The issue is that technology is now so ubiquitous that it’s time to stop treating it as this new, alien thing. Yes, the many technologies now at the industry’s disposal — blockchain, the various flavors of artificial intelligence, etc. — are wildly complex. But so is the laptop or phone you’re using to read this right now, yet you treat your device as a tool, a simple extension of your hand or your brain. It’s time to start thinking of insurance technology — not insurtech — the same way.
We’re solving business problems, not technology problems, as we innovate within our organizations. We want to have the most efficient operations, the smartest underwriting, the fastest and smoothest claims processes for clients. Technology will play a role almost everywhere, often a key role, but the goal isn’t simply to have the best AI or the coolest blockchain application.
The industry has been migrating toward a more balanced view of technology and innovation. You see that, for instance, as companies try to rethink the customer journey, where the focus is squarely on the customer and where technology facilitates much of what happens, but in the background.

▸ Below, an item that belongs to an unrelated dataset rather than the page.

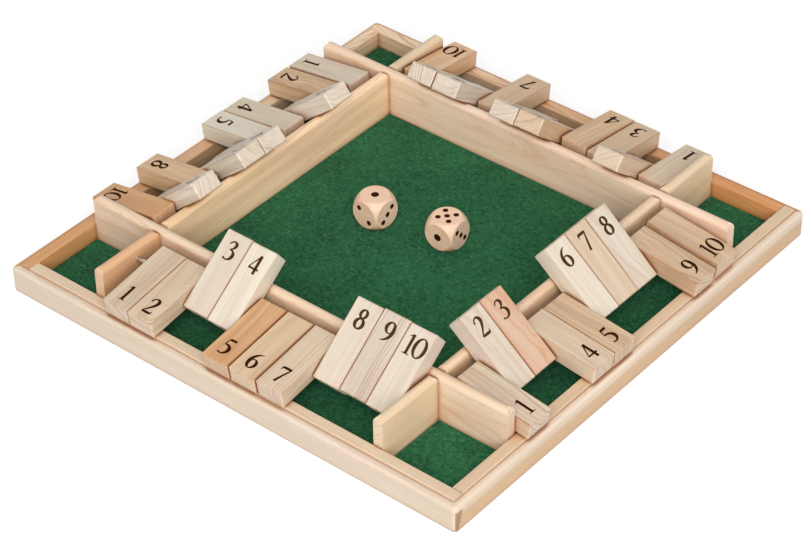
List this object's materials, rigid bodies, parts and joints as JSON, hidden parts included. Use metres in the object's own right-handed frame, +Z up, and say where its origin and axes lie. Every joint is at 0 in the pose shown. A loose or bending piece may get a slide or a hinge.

Some technologies will still require great attention, in and of themselves. Something like blockchain, for instance, could provide a competitive advantage if you figure it out before your competitors, or it could be an expensive bust for you, so you need to develop a deep understanding of the technology. But even with something like blockchain, you’re starting with that business problem you’re trying to solve.
I suspect the term “insurtech” will play out rather as “digital strategy” did at the consulting firm that published my magazine.
When the late, great Mel Bergstein founded Diamond Management & Technology Consultants in 1994, he had the then-radical idea that digital technology could drive corporate strategy, rather than just be an afterthought. The firm did a lot to popularize that concept, especially when one of our partners, Chunka Mui, co-wrote a best-seller in 1998, “Unleashing the Killer App,” whose subtitle was “Digital Strategies for Market Dominance.”
The notion of digital strategy stayed popular through 2010 or so, I’d say, and plenty of consulting firms will still sell you one, but every strategy has a digital piece to it these days. Try to imagine a strategy that isn’t digital. So, “digital strategy” has gradually become “strategy.”
Likewise, while a few people still talk about “e-commerce,” it mostly has a simpler name: “commerce.” Amazon was treated as a technology company for the longest time even though it sold books. Now, it’s treated as what it is: a retailer (that’s extraordinarily sophisticated in its use of technology) and a provider of technology services through its AWS cloud business.
“Insurtech” hasn’t been around nearly as long as “digital strategy” or “e-commerce,” and the combination of insurance and technology in innovative ways will only pick up speed from here. But the innovation needs to happen as part of, well, the normal innovation process and not as a sort of excursion into foreign territory. So, I think “insurtech” will soon enough be referred to by a different name: “insurance.”